*Supplied information:*
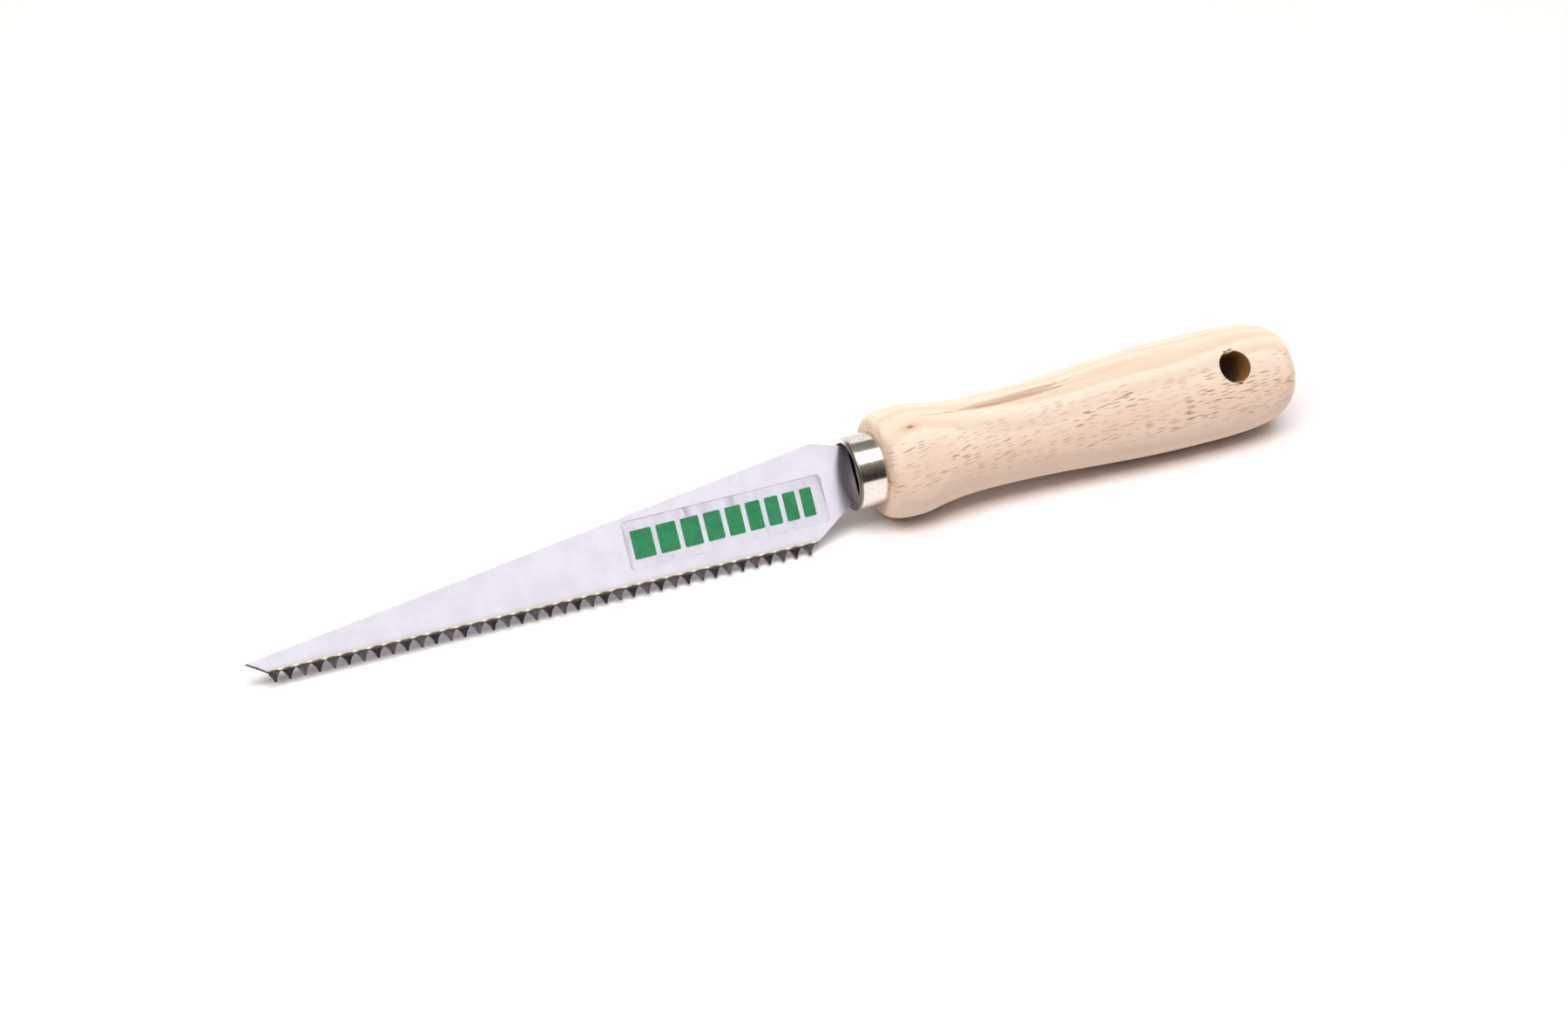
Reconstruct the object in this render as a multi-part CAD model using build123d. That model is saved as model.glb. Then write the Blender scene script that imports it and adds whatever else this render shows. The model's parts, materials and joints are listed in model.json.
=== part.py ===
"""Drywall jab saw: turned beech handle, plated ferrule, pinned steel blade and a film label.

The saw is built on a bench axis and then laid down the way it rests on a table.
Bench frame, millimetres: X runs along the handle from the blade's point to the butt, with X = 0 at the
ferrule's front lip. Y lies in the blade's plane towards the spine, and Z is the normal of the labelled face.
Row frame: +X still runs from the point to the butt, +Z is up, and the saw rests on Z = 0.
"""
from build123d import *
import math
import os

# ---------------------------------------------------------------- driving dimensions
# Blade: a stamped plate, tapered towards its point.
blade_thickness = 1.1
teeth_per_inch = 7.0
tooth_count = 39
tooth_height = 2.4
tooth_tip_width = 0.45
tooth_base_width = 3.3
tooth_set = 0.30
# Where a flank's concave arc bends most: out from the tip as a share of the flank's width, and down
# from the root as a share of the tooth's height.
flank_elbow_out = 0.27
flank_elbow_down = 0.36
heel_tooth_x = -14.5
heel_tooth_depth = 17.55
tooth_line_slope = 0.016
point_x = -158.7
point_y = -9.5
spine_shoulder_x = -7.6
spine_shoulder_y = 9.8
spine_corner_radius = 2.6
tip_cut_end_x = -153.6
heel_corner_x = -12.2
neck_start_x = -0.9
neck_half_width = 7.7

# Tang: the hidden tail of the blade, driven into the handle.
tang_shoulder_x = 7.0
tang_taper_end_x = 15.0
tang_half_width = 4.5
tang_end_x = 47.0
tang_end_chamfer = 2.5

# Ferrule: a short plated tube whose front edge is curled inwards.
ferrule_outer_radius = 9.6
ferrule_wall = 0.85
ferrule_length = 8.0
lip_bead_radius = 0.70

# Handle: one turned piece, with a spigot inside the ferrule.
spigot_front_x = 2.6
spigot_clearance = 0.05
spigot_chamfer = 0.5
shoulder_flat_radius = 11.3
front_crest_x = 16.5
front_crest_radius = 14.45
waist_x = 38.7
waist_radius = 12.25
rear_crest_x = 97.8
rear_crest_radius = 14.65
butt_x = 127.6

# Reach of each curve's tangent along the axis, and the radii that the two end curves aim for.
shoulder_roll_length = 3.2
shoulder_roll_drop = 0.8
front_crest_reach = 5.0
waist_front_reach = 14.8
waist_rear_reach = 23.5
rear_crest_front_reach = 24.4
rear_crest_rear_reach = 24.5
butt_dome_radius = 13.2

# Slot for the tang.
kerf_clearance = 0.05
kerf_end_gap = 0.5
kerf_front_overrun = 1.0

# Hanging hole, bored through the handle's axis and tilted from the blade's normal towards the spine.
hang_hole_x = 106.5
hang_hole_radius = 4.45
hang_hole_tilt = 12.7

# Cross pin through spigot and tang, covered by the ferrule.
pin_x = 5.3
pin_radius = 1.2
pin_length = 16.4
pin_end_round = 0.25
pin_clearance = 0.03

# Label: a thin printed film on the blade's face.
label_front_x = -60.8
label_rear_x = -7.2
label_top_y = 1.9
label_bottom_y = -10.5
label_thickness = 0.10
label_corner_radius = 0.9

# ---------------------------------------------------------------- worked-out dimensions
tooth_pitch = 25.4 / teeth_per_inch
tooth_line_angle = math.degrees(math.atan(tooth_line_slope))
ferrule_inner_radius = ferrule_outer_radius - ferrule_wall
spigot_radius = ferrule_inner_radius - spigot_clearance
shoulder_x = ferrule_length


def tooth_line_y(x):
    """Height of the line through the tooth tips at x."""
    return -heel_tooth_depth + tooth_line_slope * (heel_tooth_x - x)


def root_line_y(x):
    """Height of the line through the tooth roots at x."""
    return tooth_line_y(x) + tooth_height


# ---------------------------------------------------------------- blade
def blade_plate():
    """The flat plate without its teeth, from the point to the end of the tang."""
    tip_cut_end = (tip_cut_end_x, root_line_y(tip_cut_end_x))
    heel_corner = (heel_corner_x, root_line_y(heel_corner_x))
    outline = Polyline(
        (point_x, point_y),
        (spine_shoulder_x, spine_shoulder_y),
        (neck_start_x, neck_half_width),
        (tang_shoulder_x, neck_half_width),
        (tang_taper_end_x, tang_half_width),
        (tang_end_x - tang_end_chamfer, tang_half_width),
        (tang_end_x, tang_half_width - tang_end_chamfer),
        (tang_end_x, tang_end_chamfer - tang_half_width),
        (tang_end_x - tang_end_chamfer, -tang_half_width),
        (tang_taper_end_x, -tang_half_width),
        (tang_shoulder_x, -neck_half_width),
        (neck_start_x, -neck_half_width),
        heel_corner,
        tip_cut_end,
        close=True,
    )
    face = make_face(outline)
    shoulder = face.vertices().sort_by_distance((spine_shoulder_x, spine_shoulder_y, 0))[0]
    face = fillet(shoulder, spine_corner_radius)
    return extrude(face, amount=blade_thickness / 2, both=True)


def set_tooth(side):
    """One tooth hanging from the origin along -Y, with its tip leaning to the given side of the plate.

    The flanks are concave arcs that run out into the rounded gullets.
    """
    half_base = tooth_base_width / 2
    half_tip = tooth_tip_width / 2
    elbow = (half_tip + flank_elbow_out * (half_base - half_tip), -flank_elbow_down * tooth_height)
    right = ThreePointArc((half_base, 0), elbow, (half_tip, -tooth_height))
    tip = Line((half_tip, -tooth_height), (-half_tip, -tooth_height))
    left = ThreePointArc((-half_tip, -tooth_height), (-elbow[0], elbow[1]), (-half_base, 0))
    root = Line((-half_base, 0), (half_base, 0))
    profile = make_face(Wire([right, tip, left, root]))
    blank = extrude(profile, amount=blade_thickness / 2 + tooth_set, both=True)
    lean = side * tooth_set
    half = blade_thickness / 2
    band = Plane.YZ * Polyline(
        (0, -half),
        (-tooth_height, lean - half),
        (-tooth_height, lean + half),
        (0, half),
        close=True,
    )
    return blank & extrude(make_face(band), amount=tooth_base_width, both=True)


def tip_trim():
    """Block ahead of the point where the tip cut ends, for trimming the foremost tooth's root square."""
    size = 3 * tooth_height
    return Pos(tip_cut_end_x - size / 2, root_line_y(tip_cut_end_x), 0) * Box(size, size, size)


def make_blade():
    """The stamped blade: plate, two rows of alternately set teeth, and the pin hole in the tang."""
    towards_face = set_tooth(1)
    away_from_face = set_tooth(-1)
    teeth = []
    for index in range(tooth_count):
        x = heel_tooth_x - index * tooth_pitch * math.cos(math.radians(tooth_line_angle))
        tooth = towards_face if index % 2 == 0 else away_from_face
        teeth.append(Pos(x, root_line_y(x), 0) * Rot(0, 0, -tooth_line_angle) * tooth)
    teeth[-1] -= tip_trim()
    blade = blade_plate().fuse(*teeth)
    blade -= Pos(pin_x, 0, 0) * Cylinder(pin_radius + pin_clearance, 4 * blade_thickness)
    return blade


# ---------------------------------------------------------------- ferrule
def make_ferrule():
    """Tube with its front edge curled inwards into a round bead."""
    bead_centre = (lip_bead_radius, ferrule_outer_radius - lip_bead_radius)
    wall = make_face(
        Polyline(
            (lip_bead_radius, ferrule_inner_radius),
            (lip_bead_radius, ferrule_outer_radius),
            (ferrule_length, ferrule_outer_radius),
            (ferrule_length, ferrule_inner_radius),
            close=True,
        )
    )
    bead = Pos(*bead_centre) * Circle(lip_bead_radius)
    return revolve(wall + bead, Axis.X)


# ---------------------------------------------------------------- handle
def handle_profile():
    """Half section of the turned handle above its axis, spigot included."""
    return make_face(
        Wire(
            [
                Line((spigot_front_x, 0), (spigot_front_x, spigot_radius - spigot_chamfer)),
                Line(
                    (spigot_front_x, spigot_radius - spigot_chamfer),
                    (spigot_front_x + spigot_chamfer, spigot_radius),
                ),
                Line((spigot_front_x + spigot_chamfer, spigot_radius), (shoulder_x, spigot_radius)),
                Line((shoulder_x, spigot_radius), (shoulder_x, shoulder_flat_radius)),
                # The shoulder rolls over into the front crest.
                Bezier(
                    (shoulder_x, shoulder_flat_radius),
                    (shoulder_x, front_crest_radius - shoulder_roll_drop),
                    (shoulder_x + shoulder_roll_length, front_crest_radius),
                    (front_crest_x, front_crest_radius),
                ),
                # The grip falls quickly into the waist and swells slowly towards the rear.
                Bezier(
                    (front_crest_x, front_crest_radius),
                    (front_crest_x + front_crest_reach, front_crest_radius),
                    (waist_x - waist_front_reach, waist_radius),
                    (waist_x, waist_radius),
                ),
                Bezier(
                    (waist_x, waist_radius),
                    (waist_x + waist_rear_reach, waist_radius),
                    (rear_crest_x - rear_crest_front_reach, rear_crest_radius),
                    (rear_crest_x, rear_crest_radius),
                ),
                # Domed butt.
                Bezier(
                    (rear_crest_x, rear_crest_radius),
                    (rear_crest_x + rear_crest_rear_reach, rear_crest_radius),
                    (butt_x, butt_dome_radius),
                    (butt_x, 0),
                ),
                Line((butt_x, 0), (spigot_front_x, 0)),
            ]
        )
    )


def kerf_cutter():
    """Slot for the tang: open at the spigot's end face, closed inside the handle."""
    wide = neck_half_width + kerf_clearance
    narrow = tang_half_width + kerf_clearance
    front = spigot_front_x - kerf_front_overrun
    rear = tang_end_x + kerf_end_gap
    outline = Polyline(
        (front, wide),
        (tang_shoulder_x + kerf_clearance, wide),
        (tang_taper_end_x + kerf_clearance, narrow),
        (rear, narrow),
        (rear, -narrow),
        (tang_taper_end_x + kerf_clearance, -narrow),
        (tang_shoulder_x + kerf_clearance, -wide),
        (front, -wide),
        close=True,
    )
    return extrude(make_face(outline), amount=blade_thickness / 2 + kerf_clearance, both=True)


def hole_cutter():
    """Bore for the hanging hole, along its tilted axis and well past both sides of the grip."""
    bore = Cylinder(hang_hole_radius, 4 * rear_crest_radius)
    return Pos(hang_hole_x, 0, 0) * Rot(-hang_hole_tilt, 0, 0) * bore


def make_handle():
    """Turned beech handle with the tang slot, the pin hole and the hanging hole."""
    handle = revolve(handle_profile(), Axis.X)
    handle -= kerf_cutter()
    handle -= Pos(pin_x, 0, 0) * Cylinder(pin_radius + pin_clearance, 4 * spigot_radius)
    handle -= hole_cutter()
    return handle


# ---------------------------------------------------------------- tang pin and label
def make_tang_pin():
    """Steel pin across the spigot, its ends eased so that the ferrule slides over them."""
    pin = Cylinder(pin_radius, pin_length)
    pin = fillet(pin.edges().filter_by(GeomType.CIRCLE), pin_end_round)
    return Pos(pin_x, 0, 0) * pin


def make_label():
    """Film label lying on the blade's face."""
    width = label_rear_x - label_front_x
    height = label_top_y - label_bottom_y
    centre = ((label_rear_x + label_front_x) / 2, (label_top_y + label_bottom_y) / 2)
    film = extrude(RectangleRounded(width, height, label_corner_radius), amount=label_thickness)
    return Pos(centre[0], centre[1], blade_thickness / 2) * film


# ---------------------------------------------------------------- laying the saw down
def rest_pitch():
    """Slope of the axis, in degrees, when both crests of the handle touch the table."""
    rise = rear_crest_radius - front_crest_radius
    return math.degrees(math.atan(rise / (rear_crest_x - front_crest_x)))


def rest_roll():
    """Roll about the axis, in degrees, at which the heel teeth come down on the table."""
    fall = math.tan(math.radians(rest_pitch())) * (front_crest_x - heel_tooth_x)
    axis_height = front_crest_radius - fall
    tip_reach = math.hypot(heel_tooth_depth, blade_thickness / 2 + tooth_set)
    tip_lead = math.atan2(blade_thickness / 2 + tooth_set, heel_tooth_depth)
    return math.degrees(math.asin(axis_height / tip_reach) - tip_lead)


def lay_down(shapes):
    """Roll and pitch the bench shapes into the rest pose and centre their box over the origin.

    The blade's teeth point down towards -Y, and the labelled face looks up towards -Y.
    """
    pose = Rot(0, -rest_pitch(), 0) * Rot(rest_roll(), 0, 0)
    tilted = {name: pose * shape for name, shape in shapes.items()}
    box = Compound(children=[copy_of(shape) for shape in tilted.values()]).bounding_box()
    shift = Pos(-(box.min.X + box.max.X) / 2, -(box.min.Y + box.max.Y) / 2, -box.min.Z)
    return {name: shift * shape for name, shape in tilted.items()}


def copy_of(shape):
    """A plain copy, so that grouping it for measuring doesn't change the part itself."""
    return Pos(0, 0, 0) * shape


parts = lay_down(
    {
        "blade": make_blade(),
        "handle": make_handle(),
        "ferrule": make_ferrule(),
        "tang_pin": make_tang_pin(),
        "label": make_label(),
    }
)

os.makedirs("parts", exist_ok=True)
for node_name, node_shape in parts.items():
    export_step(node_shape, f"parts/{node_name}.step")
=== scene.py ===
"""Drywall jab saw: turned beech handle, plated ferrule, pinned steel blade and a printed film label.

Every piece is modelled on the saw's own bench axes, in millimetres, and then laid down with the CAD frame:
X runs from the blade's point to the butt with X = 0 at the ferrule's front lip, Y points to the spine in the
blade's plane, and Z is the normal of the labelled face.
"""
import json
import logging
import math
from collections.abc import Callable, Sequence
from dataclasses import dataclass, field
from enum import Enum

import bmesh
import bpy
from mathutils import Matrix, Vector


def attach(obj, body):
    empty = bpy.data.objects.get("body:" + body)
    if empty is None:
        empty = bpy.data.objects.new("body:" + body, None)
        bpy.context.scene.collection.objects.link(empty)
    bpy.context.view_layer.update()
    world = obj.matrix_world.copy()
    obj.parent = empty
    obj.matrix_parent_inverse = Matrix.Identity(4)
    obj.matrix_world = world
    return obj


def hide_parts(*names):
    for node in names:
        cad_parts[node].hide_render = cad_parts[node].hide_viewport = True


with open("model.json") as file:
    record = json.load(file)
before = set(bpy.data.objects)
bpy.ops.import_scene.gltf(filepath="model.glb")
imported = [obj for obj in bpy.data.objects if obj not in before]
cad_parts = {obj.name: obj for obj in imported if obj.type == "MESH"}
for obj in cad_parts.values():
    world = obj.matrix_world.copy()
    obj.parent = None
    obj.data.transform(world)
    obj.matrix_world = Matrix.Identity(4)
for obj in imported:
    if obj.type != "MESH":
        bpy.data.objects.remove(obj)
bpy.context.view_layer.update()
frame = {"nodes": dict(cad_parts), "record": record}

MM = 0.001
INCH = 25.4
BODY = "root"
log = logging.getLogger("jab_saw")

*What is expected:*
The required output is an exact reproduction of the lines starting at the one that contains "pose = Rot(0, -rest_pitch(), 0)" and ending at the one that contains "before = set(bpy.data.objects)". Both boundary lines belong to it.

*Problem solution:*
    pose = Rot(0, -rest_pitch(), 0) * Rot(rest_roll(), 0, 0)
    tilted = {name: pose * shape for name, shape in shapes.items()}
    box = Compound(children=[copy_of(shape) for shape in tilted.values()]).bounding_box()
    shift = Pos(-(box.min.X + box.max.X) / 2, -(box.min.Y + box.max.Y) / 2, -box.min.Z)
    return {name: shift * shape for name, shape in tilted.items()}


def copy_of(shape):
    """A plain copy, so that grouping it for measuring doesn't change the part itself."""
    return Pos(0, 0, 0) * shape


parts = lay_down(
    {
        "blade": make_blade(),
        "handle": make_handle(),
        "ferrule": make_ferrule(),
        "tang_pin": make_tang_pin(),
        "label": make_label(),
    }
)

os.makedirs("parts", exist_ok=True)
for node_name, node_shape in parts.items():
    export_step(node_shape, f"parts/{node_name}.step")
=== scene.py ===
"""Drywall jab saw: turned beech handle, plated ferrule, pinned steel blade and a printed film label.

Every piece is modelled on the saw's own bench axes, in millimetres, and then laid down with the CAD frame:
X runs from the blade's point to the butt with X = 0 at the ferrule's front lip, Y points to the spine in the
blade's plane, and Z is the normal of the labelled face.
"""
import json
import logging
import math
from collections.abc import Callable, Sequence
from dataclasses import dataclass, field
from enum import Enum

import bmesh
import bpy
from mathutils import Matrix, Vector


def attach(obj, body):
    empty = bpy.data.objects.get("body:" + body)
    if empty is None:
        empty = bpy.data.objects.new("body:" + body, None)
        bpy.context.scene.collection.objects.link(empty)
    bpy.context.view_layer.update()
    world = obj.matrix_world.copy()
    obj.parent = empty
    obj.matrix_parent_inverse = Matrix.Identity(4)
    obj.matrix_world = world
    return obj


def hide_parts(*names):
    for node in names:
        cad_parts[node].hide_render = cad_parts[node].hide_viewport = True


with open("model.json") as file:
    record = json.load(file)
before = set(bpy.data.objects)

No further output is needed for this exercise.